In an effort to find mutations that might explain B-CLL relapse events or act as markers for diagnoses and treatment response, the researchers sequenced tumor genomes to an average of 30 times coverage with the Illumina HiSeq2000. Matched normal samples were sequenced by a similar approach using DNA from buccal or saliva samples, Schuh explained, since blood samples contain tumor cells.
Overall, the team detected between 4,000 and 6,000 apparent somatic mutations or small insertions and deletions per tumor sample, though fewer than half of these changes fell within protein-coding genes.
When they focused in on mutations predicted to alter protein sequences, the team found between 15 and 17 non-synonymous or nonsense mutations in tumor samples from one of the patients and 18 to 20 such mutations in tumors from the other patient.
By doing targeted deep sequencing of these mutations — generating some 10,000 to 50,000 fold coverage for each — the researchers were able to glean information about mutation frequency in the tumors at the various time points.
They then classified these mutations into different groups depending on whether they disappeared after treatment, remained following various treatments, became more common after treatment, or only appeared in late stages of the disease.
In general, Schuh noted, so-called Class III and IV mutations, which emerged or became more frequent after treatment, tended to fall in genes from known cancer pathways, while the Class I and II mutations, which either disappeared or stayed fairly steady after treatments, often occurred in genes involved in processes such as innate immunity or apoptosis.

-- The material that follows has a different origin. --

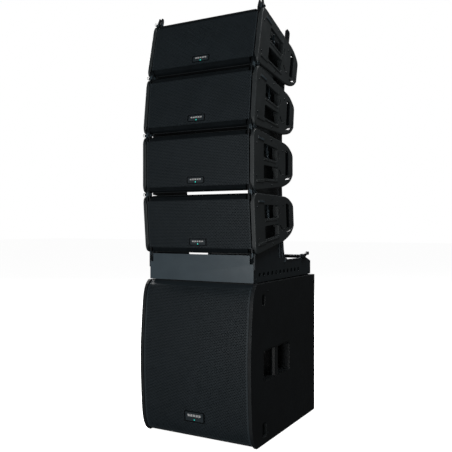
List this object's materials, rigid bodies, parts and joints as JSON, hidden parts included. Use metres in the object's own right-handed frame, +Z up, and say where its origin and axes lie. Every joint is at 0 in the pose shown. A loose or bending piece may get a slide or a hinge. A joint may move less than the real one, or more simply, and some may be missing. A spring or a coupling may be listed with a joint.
{
  "type": "line array speaker",
  "caption": "Ground-stacked line array loudspeaker: splayed two-way array modules hinged on a stacking frame that stands on a bass cabinet with side grips.",
  "frame": {"origin": "on the floor, under the middle of the stack's bounding box", "axes": "+Z up, -Y out of the grilles towards the audience, +X to the right of someone facing the grilles"},
  "size_m": [0.523, 0.6591, 1.7409],
  "materials": {
    "module_shell": "fine textured black",
    "cheek": "fine textured charcoal",
    "grille": "perforated steel, matt powder coat",
    "badge": "gloss black",
    "rigging": "zinc grey, satin",
    "woofer": "black cone, rubber surround, cast basket",
    "bass_driver": "black cone, rubber surround, cast basket",
    "horn": "moulded black",
    "electronics": "black anodised",
    "bass_electronics": "black anodised panel over mostly empty chassis",
    "bass_shell": "plywood with textured black coating",
    "grip": "moulded black",
    "frame": "dark grey powder coat",
    "bright_steel": "zinc plated",
    "rubber": "matt"
  },
  "bodies": {
    "base": {"sub_cabinet": "bass_shell", "sub_grille": "grille", "sub_badge": "badge", "sub_driver": "bass_driver", "sub_amplifier": "bass_electronics", "sub_grip_left": "grip", "sub_grip_right": "grip", "sub_runner_left": "rubber", "sub_runner_right": "rubber", "frame_body": "frame", "frame_crossbar": "bright_steel"},
    "knob": {"sub_knob": "rubber"},
    "lever": {"frame_lever": "bright_steel"},
    "module_4": {"m4_cabinet": "module_shell", "m4_cheek_left": "cheek", "m4_cheek_right": "cheek", "m4_grille": "grille", "m4_badge": "badge", "m4_rigging_left": "rigging", "m4_rigging_right": "rigging", "m4_woofer_left": "woofer", "m4_woofer_right": "woofer", "m4_horn": "horn", "m4_amplifier": "electronics"},
    "module_3": {"m3_cabinet": "module_shell", "m3_cheek_left": "cheek", "m3_cheek_right": "cheek", "m3_grille": "grille", "m3_badge": "badge", "m3_rigging_left": "rigging", "m3_rigging_right": "rigging", "m3_woofer_left": "woofer", "m3_woofer_right": "woofer", "m3_horn": "horn", "m3_amplifier": "electronics"},
    "module_2": {"m2_cabinet": "module_shell", "m2_cheek_left": "cheek", "m2_cheek_right": "cheek", "m2_grille": "grille", "m2_badge": "badge", "m2_rigging_left": "rigging", "m2_rigging_right": "rigging", "m2_woofer_left": "woofer", "m2_woofer_right": "woofer", "m2_horn": "horn", "m2_amplifier": "electronics"},
    "module_1": {"m1_cabinet": "module_shell", "m1_cheek_left": "cheek", "m1_cheek_right": "cheek", "m1_grille": "grille", "m1_badge": "badge", "m1_rigging_left": "rigging", "m1_rigging_right": "rigging", "m1_woofer_left": "woofer", "m1_woofer_right": "woofer", "m1_horn": "horn", "m1_amplifier": "electronics"}
  },
  "joints": [
    {"name": "splay_4", "type": "hinge", "parent": "base", "child": "module_4", "pos_m": [0, -0.27106, 0.73981], "axis": [-1, 0, 0], "range_deg": [-5, 10]},
    {"name": "splay_3", "type": "hinge", "parent": "module_4", "child": "module_3", "pos_m": [0, -0.29241, 0.98388], "axis": [-1, 0, 0], "range_deg": [-5, 5]},
    {"name": "splay_2", "type": "hinge", "parent": "module_3", "child": "module_2", "pos_m": [0, -0.29241, 1.22888], "axis": [-1, 0, 0], "range_deg": [-6.5, 3.5]},
    {"name": "splay_1", "type": "hinge", "parent": "module_2", "child": "module_1", "pos_m": [0, -0.26468, 1.4723], "axis": [-1, 0, 0], "range_deg": [-6.5, 3.5]},
    {"name": "lever_turn", "type": "hinge", "parent": "base", "child": "lever", "pos_m": [0.247, 0.214, 0.717], "axis": [1, 0, 0], "range_deg": [0, 110]},
    {"name": "gain_knob", "type": "hinge", "parent": "base", "child": "knob", "pos_m": [0.07, 0.3236, 0.27], "axis": [0, 1, 0], "range_deg": [-135, 135]}
  ]
}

Among the mutations that cropped up in relapse tumors late in disease progression were alterations to MEK1, a kinase coding gene implicated in some solid tumors, she explained, hinting that MEK1 inhibitors might hold promise for treating some forms of the disease.
The team is currently doing similar sequential analyses on tumor samples for four more B-CLL patients, Schuh said. They have also done array-based copy number analyses of pre-treatment and relapse samples for nearly three dozen B-CLL patients.